„Da sind noch viele Fragen offen“

Berlin · Bundesinnenminister Thomas de Maiziere (CDU) hat vor Asylmissbrauch gewarnt und einen Vorschlag zur Umsetzung der im Koalitionsvertrag angekündigten Neuregelung bei der doppelten Staatsbürgerschaft unterbreitet. Der innenpolitische Sprecher der SPD, Michael Hartmann, sieht die Pläne kritisch, wie er im Gespräch mit unserem Berliner Korrespondenten Stefan Vetter verdeutlichte:

Herr Hartmann, die Klage über Armutszuwanderung und Asylmissbrauch schien bislang eher eine Domäne der CSU zu sein. Bläst der Innenminister jetzt ins gleiche Horn?
Michael Hartmann: Offenbar will der Innenminister seine Schäfchen zusammen halten. Und dazu gehört neben seiner Partei, der CDU, nun mal auch die CSU. Ich hoffe, dass sich diese Melodie nicht fortsetzt, oder gar zuspitzt. Bislang kenne ich Herrn de Maiziere als abwägenden Politiker, der nicht zu den Scharfmachern gehört. Diesem Ruf sollte er auch weiter gerecht werden.

Der Minister hat das umstrittene Buch Ihres Parteifreundes Thilo Sarrazin, in dem vor einer Überfremdung durch Migranten gewarnt wird, ausdrücklich als Gewinn für die Zuwanderungsdebatte gelobt.
Hartmann: Die Debatte um Sarrazin und sein Buch "Deutschland schafft sich ab" hat in erster Linie üble Emotionen geweckt. Denn es war eine Debatte auf dem Rücken von Menschen, die in Deutschland eigentlich willkommen sein sollten. Am Ende hat diese Debatte nicht genützt, sondern geschadet.

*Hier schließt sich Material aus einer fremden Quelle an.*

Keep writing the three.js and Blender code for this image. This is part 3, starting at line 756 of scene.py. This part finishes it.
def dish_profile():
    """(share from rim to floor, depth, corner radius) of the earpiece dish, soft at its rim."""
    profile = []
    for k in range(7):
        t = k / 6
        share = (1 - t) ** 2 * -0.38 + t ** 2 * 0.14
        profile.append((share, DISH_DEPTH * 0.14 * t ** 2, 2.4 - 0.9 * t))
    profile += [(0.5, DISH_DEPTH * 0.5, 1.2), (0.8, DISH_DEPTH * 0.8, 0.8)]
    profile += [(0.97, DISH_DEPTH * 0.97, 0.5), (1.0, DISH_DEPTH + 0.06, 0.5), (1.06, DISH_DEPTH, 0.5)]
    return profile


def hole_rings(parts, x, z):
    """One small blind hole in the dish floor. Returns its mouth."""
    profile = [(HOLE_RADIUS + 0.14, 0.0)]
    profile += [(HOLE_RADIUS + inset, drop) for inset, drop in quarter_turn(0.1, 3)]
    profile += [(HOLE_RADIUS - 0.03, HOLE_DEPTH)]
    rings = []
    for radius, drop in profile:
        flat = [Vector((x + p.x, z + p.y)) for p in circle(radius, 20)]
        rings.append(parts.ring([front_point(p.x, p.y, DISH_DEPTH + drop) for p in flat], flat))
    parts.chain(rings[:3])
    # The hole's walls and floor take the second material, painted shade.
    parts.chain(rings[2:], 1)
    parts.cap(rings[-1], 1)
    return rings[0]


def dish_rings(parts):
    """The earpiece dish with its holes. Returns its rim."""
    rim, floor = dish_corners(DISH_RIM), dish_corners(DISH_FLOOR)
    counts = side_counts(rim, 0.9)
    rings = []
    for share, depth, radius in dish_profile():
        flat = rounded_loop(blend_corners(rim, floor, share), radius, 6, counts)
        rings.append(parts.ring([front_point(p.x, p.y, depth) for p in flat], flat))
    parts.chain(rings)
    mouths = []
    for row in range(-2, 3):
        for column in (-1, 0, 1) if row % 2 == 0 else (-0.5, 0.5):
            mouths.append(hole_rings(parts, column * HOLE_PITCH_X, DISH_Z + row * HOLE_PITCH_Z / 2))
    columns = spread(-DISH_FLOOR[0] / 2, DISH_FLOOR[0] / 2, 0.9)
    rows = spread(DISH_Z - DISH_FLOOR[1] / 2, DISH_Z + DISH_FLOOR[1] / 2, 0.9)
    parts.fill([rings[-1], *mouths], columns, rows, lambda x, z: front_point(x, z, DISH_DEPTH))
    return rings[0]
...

Tatsache ist, dass die Zahl der Asylbewerber deutlich steigt und längst nicht alle von ihnen politisch verfolgt sind. Brauchen wir substanzielle Änderungen beim Zuwanderungsrecht?
Hartmann: Unser Zuwanderungsrecht ist alles andere als ein gelungenes Beispiel für eine Willkommenskultur. Wenn der Innenminister dagegen Änderungen plant, wird er die SPD an seiner Seite haben. Wer sich allerdings über problematische Einzelaspekte beklagt, wie zum Beispiel die leichte Erlangung eines Gewerbescheins für Ausländer, der darf die Kommunen nicht damit allein lassen. Die Städte und Gemeinden brauchen hier auch Hilfen vom Bund. Am Ende muss es allerdings immer darum gehen, die Fluchtursachen zu bekämpfen und nicht die Flüchtlinge.

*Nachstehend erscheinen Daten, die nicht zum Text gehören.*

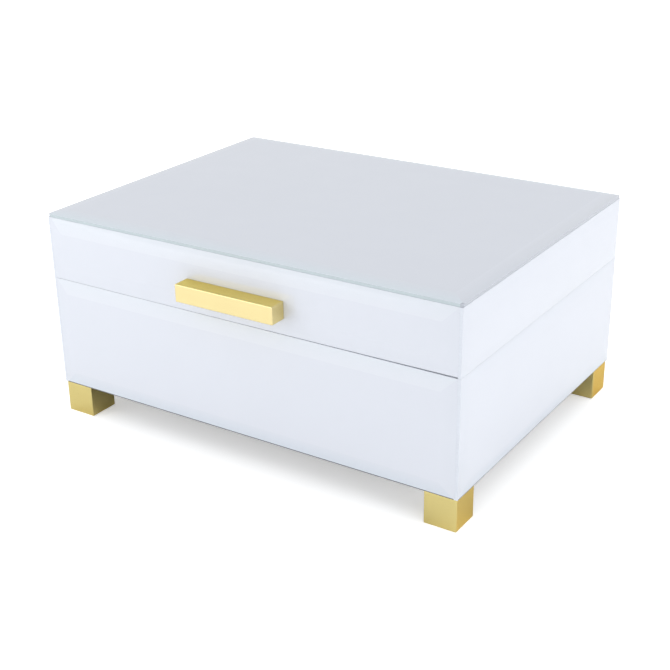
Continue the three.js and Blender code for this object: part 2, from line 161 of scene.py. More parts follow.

Nach der Koalitionsvereinbarung soll es für "in Deutschland geborene und aufgewachsene Kinder ausländischer Eltern" künftig eine dauerhafte doppelte Staatsbürgerschaft geben. Experten sehen verfassungsrechtliche Probleme bei der Umsetzung. Sie auch?
Hartmann: Der Anspruch, hier geboren zu sein, ist unproblematisch. Bei "aufgewachsen" wird es schon schwieriger. Denn was heißt das? Wo beginnt das? Und wie regelt man das so, dass kein bürokratisches Monster entsteht, oder eine Ungleichbehandlung? Diese Nuss muss noch geknackt werden.

Der Innenminister hat jetzt vorgeschlagen, entweder eine Meldebescheinigung für den Doppelpass gelten zu lassen, oder den Nachweis eines Schulabschlusses in Deutschland. Wäre die Nuss damit nicht geknackt?
Hartmann: Die Gefahr der Ungleichbehandlung ist mit dem Vorstoß offenkundig nicht gebannt. Es kann gute Gründe geben, warum jemand in Deutschland keinen Schulabschluss erreicht. Das können soziale, aber auch familiäre Umstände sein. Zu fragen wäre auch, welcher Schulabschluss gelten soll. Der von der Hauptschule? Oder der Berufsabschluss? Auch erreicht einer den Abschluss vielleicht erst im zweiten oder dritten Anlauf. Was gilt dann? Da sind noch viele Fragen zu beantworten.